No obstante, aun en comunidades no tan integradas, es incomprensible que los padres no colaboraran entre sí para hacerse sentir, que no hayan creado grupos en las redes sociales, que no presentaran masivamente recursos de amparo por el cierre de escuelas y comedores, que no se mantuvieran en vigilia frente a las casas de las maestras en paro, que no se plantaran ante las sedes sindicales o frente a los centros educativos exigiendo su apertura.
Es incomprensible que se resignaran a que no hubiera desfile de faroles el 14 de setiembre y no hicieran una cadena humana para garantizar el paso de los estudiantes con la antorcha a lo largo de la ruta recorrida ininterrumpidamente durante decenios.
Agente movilizador. En un país donde no hay confederaciones de padres de familia a escala cantonal, provincial o nacional, la movilización es un reto y requiere no solo de un hecho detonante (la huelga), sino también de un agente movilizador.
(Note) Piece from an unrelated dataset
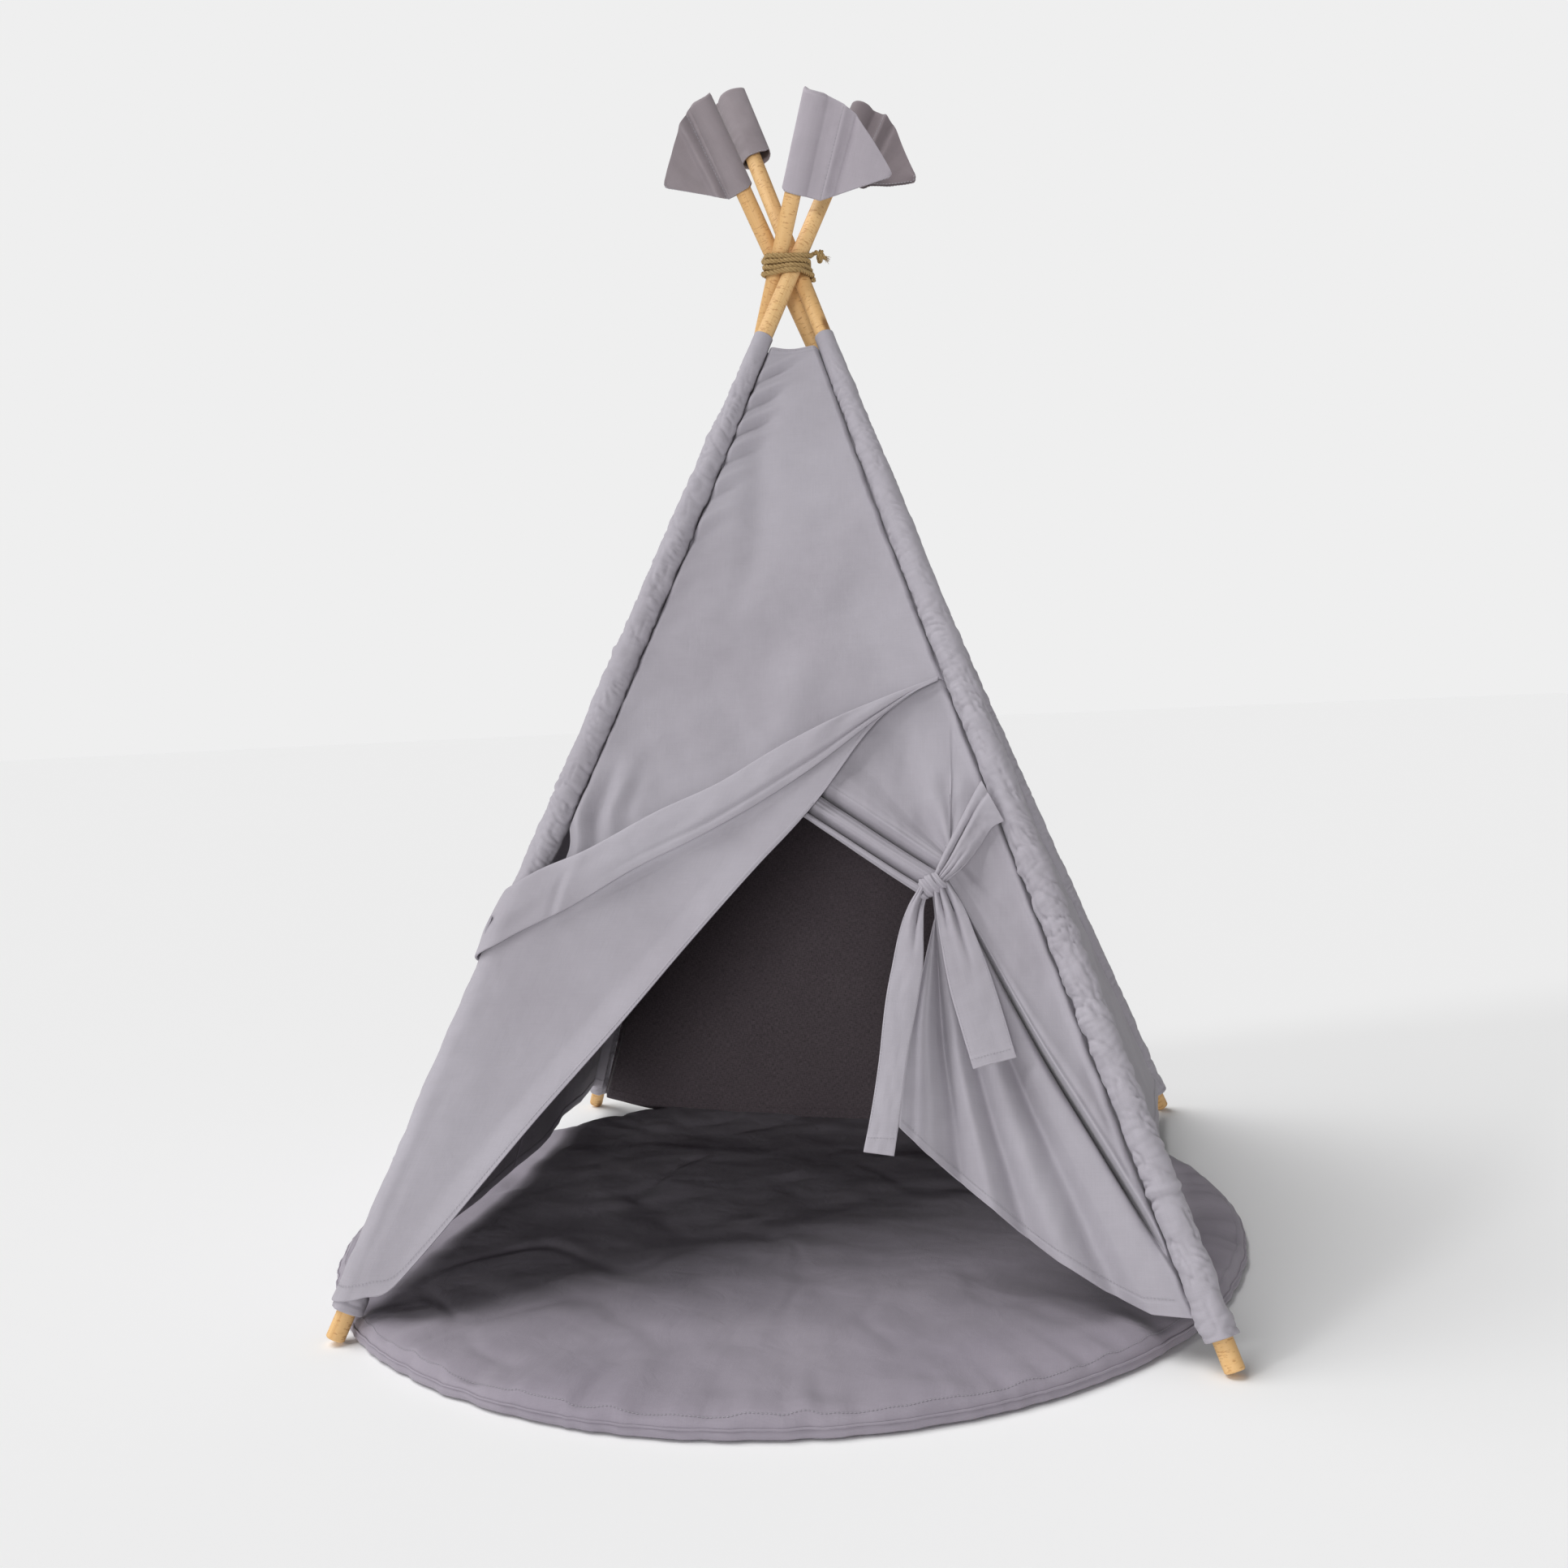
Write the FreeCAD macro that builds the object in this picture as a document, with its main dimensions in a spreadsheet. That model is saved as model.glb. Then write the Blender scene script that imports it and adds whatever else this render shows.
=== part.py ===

En contra de la huelga no hubo un agente movilizador de las familias, como en el caso de la lucha contra las guías sexuales, en que las Iglesias católica y evangélica, asociaciones afines a estas y varios diputados, auspiciaron la organización y la lucha. Pero ¿por qué no se aprovecharon esas redes ya creadas para coordinar su oposición a una huelga que afectó gravemente a sus hijos?
Hay varias respuestas posibles. Quizás, algunos padres estaban de acuerdo con la huelga, ya sea porque son funcionarios públicos, porque están emparentados con alguno de los 80.000 docentes o porque fueron persuadidos de que el daño de perder lecciones era menor al supuesto daño del plan fiscal (cuyo contenido era desconocido por muchos padres y madres). Por otro lado, imagino que a tantas mamás que sobreviven cada día con las energías mínimas para llevar el sustento a sus hogares tan solo les queda voz para encargar a sus niños más grandecitos cuidar de los menores.
Pienso en aquellas cuyos hijos tienen becas, que tal vez ven la educación como un regalo y no como un derecho que pueden exigir. Podría ser que padres y madres no valoren tanto la educación; quizás ellos mismos no la completaron o son la cola de la generación perdida de los años 80, a quienes la crisis expulsó del sistema educativo y ven con normalidad la pérdida de lecciones.
¿Será que esa inacción es producto precisamente de que la educación que vienen recibiendo los costarricenses hace décadas es de mala calidad, lo cual les impide comprender la gravedad del daño causado por tres meses perdidos?
Ante el anuncio de próximas huelgas de maestros, esto amerita una investigación científica. Debemos entender con profundidad y certeza a qué se debió la pasividad de decenas de miles de padres de familia ante la violación de uno de los derechos fundamentales de sus hijos, para remediarlo.
La autora es profesora universitaria.